Carbon nanotubes

Properties of carbon nanotubes

Carbon nanotubes (CNTs) are rolled up graphene sheets. Depending on the roll-up vector of the hexagonal sheet, CNTs are either semiconducting or conducting.
At the Institute for Applied Physics, we synthesise CNTs by chemical vapour deposition (CVD) processes. With these processes, CNTs can be aligned in nearly any direction in an electrical field, in a plasma or in the gas flow. Because of their high aspect ratio and inner surface they can be used for different applications, which are presented below.

Schematics of a CNT (ref.: sciencephoto.com)

Low temperature growth of CNTs

Because of their high inner surface, CNTs are well suited as electrode materials. Their optimal growing temperature is around 700 °C, which for many insulating, flexible materials, like polymers, is too high. Materials that are not damaged by such temperatures are ceramics or quartz glass, which however are brittle and inflexible.
We therefore establish processes in which CNTs can be grown at temperatures below 400 °C.

CNT bundles on a structured substrate
grown at 550 °C

CNTs as electrode material for neuronal applications

Due to their good electrochemical properties, chemical inertness, and high inner surface, CNT electrodes are suitable for long term recording and stimulation of electrical cell activity and measurement of biochemical quantities.
In cooperation with the Natural and Medical Sciences Institute (NMI) in Reutlingen, CNTs are directly synthesized on microelectrode array substrates and characterized both electrochemically and in neuronal cell cultures.

CNT electrode, 30 μm in diameter
and ~ 4 μm in height

Carbon nanofibers for the detection of atoms

Freestanding, vertically aligned multiwalled CNTs can be obtained in a plasma enhanced CVD process (PECVD-process).

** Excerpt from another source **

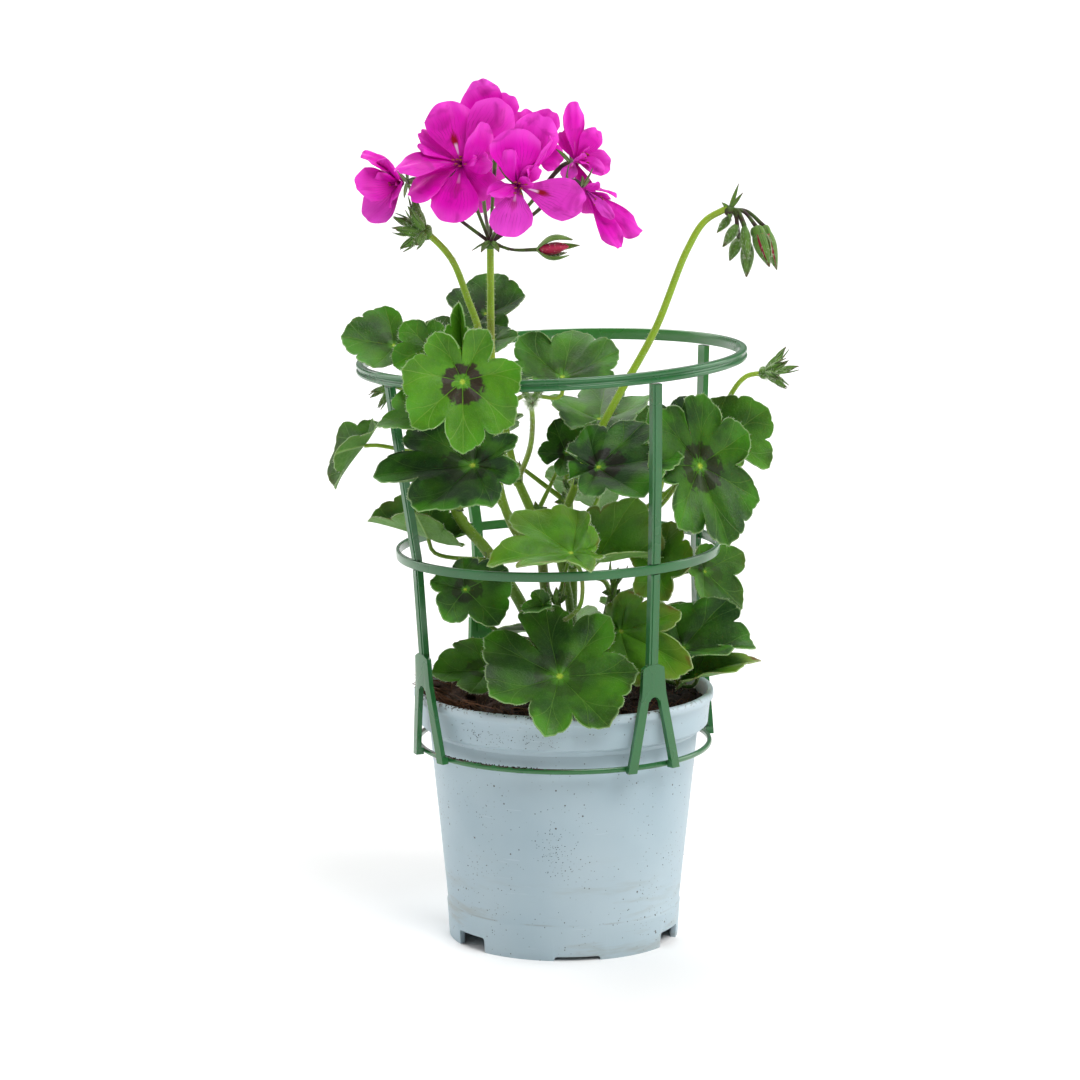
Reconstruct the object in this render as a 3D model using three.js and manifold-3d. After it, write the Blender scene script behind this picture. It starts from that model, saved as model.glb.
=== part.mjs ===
// A potted geranium: a nursery pot with its soil, five leafy stems and one flowering stem, eight magenta
// blooms and one opening bud, and a conical plastic support clipped over the rim of the pot.
// Millimetres, +Z up. The origin is the middle of the pot's foot, and the plant's front faces -Y.
import * as THREE from 'three';
import { mergeVertices } from 'three/addons/utils/BufferGeometryUtils.js';
import Module from 'manifold-3d';

const wasm = await Module();
wasm.setup();

// ---- Driving dimensions ----
const gap = 0.3; // between pieces that touch

// Pot
const potHeight = 109.5;
const lipRadius = 65;
const collarBottom = 94.3;
const footRadius = 49.9;
const footLine = 15.7; // faint step above the foot
const shoulderRadius = 58.2; // body right under the collar
const potWall = 1.3;
const floorHeight = 4.5; // underside of the floor above the table
const footNotches = 6;
const potSides = 28;

// Soil
const soilTop = 103;
const soilSides = 18;

// Support
const ringSides = 32;
const topRing = { x: -5.4, z: 252.3, radius: 83.8, tilt: 2.4 };
const middleRing = { x: -2.6, z: 170.3, radius: 69.9, tilt: 1.3 };
const lowerRing = { x: 0, z: 86, radius: 64.4, tilt: 0 };
const legFoot = 84.6;
const forkTop = 129;
const forkRadius = 68.8; // outer face of a fork's shoulders
const forkDepth = 2.2;
const uprightWidth = 5;
const uprightDepth = 3.2;

// Foliage
const bladeThickness = 0.7;
const petalThickness = 0.6;
const lobeDepth = 0.2;
const layerLift = 0.1; // of a petal's edges, as a part of its length
const petalHalf = 27.4; // degrees from a petal's middle to its edge
const largeLeaf = 27; // a larger radius takes seven lobes in place of five
const smallLeaf = 17; // a smaller radius is plainly cupped
const sinusAngle = 2.86; // half the angle that the blade spans round its stalk, in radians

// ---- Materials ----
const finish = (color, roughness) => new THREE.MeshStandardMaterial({ color, roughness, metalness: 0 });
const potPlastic = finish('#b4c4ce', 0.55);
const supportPlastic = finish('#4f8a5f', 0.4);
const peat = finish('#3a2a20', 0.95);
const foliage = finish('#3f7a2a', 0.5);
const petal = finish('#e219c0', 0.6);
const budPetal = finish('#c4263f', 0.55);

// ---- Solids ----
const vec = (p) => new THREE.Vector3(...p);

function toSolid(geometry) {
  const bare = geometry.clone();
  bare.deleteAttribute('normal');
  bare.deleteAttribute('uv');
  const merged = mergeVertices(bare, 1e-4);
  const index = merged.index.array;
  const corners = [];
  for (let i = 0; i < index.length; i += 3) {
    const [a, b, c] = [index[i], index[i + 1], index[i + 2]];
    if (a !== b && b !== c && c !== a) corners.push(a, b, c);
  }
  return new wasm.Manifold(new wasm.Mesh({
    numProp: 3,
    vertProperties: new Float32Array(merged.attributes.position.array),
    triVerts: new Uint32Array(corners),
  }));
}

const fuse = (solids) => solids.reduce((joined, next) => joined.add(next));

function namedMesh(name, solid, material) {
  const { vertProperties, triVerts, numProp } = solid.getMesh();
  const positions = new Float32Array((vertProperties.length / numProp) * 3);
  for (let i = 0; i < positions.length / 3; i++) {
    positions.set(vertProperties.subarray(i * numProp, i * numProp + 3), i * 3);
  }
  const geometry = new THREE.BufferGeometry();
  geometry.setAttribute('position', new THREE.BufferAttribute(positions, 3));
  geometry.setIndex([...triVerts]);
  geometry.computeVertexNormals();
  const mesh = new THREE.Mesh(geometry, material);
  mesh.name = name;
  return mesh;
}

// Moves each vertex of a geometry by a formula.
function reshape(geometry, formula) {
  const position = geometry.attributes.position;
  const point = new THREE.Vector3();
  for (let i = 0; i < position.count; i++) {
    point.fromBufferAttribute(position, i);
    formula(point);
    position.setXYZ(i, point.x, point.y, point.z);
  }
  return geometry;
}

// A lathe stands along +Y, and the part stands along +Z.
function turned(profile, sides) {
  const points = profile.map(([r, z]) => new THREE.Vector2(r, z));
  return new THREE.LatheGeometry(points, sides).rotateX(Math.PI / 2);
}

function ringOf(section, { x, z, tilt }) {
  const ring = turned([...section, section[0]], ringSides);
  return toSolid(ring.rotateY(THREE.MathUtils.degToRad(-tilt)).translate(x, 0, z));
}

function tube(points, radius, steps, sides = 5) {
  const section = new THREE.Shape();
  for (let i = 0; i < sides; i++) {
    const angle = (i / sides) * 2 * Math.PI;
    const corner = [radius * Math.cos(angle), radius * Math.sin(angle)];
    if (i === 0) section.moveTo(...corner);
    else section.lineTo(...corner);
  }
  const extrudePath = new THREE.CatmullRomCurve3(points.map(vec), false, 'centripetal');
  return toSolid(new THREE.ExtrudeGeometry(section, { steps, extrudePath }));
}

// A thin body either side of the surface that place(row, column) gives. Both faces are split alike. The first
// row is one point, and a closed sheet's last column meets its first.
function sheet(rows, columns, thickness, place, closed = false) {
  const nudge = 1e-3;
  const middle = [];
  const offset = [];
  for (let i = 0; i <= rows; i++) {
    for (let j = 0; j <= columns; j++) {
      const t = Math.max(i / rows, 0.02);
      const s = j / columns;
      const along = place(t + nudge, s).sub(place(t, s));
      const across = place(t, s + nudge).sub(place(t, s - nudge));
      middle.push(place(i / rows, s));
      offset.push(along.cross(across).normalize().multiplyScalar(thickness / 2));
    }
  }
  const shared = offset.slice(0, columns).reduce((sum, o) => sum.add(o.clone()), new THREE.Vector3());
  offset.fill(shared.normalize().multiplyScalar(thickness / 2), 0, columns + 1);
  const points = [1, -1].flatMap((side) => middle.map((p, k) => p.clone().addScaledVector(offset[k], side)));
  const at = (i, j, side) => i * (columns + 1) + (closed ? j % columns : j) + (side < 0 ? middle.length : 0);
  const index = [];
  const quad = (a, b, c, d) => index.push(a, b, c, a, c, d);
  for (let i = 0; i < rows; i++) {
    for (let j = 0; j < columns; j++) {
      quad(at(i, j, 1), at(i + 1, j, 1), at(i + 1, j + 1, 1), at(i, j + 1, 1));
      quad(at(i + 1, j + 1, -1), at(i + 1, j, -1), at(i, j, -1), at(i, j + 1, -1));
    }
  }
  for (let j = 0; j < columns; j++) {
    quad(at(rows, j + 1, 1), at(rows, j, 1), at(rows, j, -1), at(rows, j + 1, -1));
  }
  for (let i = 0; i < rows && !closed; i++) {
    quad(at(i + 1, 0, 1), at(i, 0, 1), at(i, 0, -1), at(i + 1, 0, -1));
    quad(at(i, columns, 1), at(i + 1, columns, 1), at(i + 1, columns, -1), at(i, columns, -1));
  }
  const geometry = new THREE.BufferGeometry().setFromPoints(points);
  geometry.setIndex(index);
  return toSolid(geometry);
}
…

Their high aspect ratio leads to field enhancement at the tips, which makes it possible to ionize atoms and subsequently detect them. An arrangement of nanofibers allows for the investigation of their interactions with ultracold atoms. In order to achieve multiwalled CNTs with the required height and sharpness for this purpose, suitable growth processes are researched.

Free-standing multiwalled CNTs
grown on silicon oxide at 800 °C

CNT as electron emission source

In this application the high aspect ratio of carbon nanotubes is taken advantage of. The aim is to produce a miniaturized electron source which is completely integrated with a chip. Because of the high aspect ratio, a high electric field is created at the tip of the CNT. This way it is possible to obtain free electrons by field emission with a low voltage (some 10 V).

CNT field emitter and electrode

CNT transistors

The aim of this project is the fabrication of n- and p-type transistors using a CNT as the conducting channel that exhibit characteristics which are comparable with or surpass those of current silicon MOSFETs. The CVD growth of the CNTs occurs directly on the substrate. In order to control the growth direction, they are grown in an electrical field aligned parallel to the substrate, which is applied by microelectrodes structured on the sample.

Design for a CNT transistor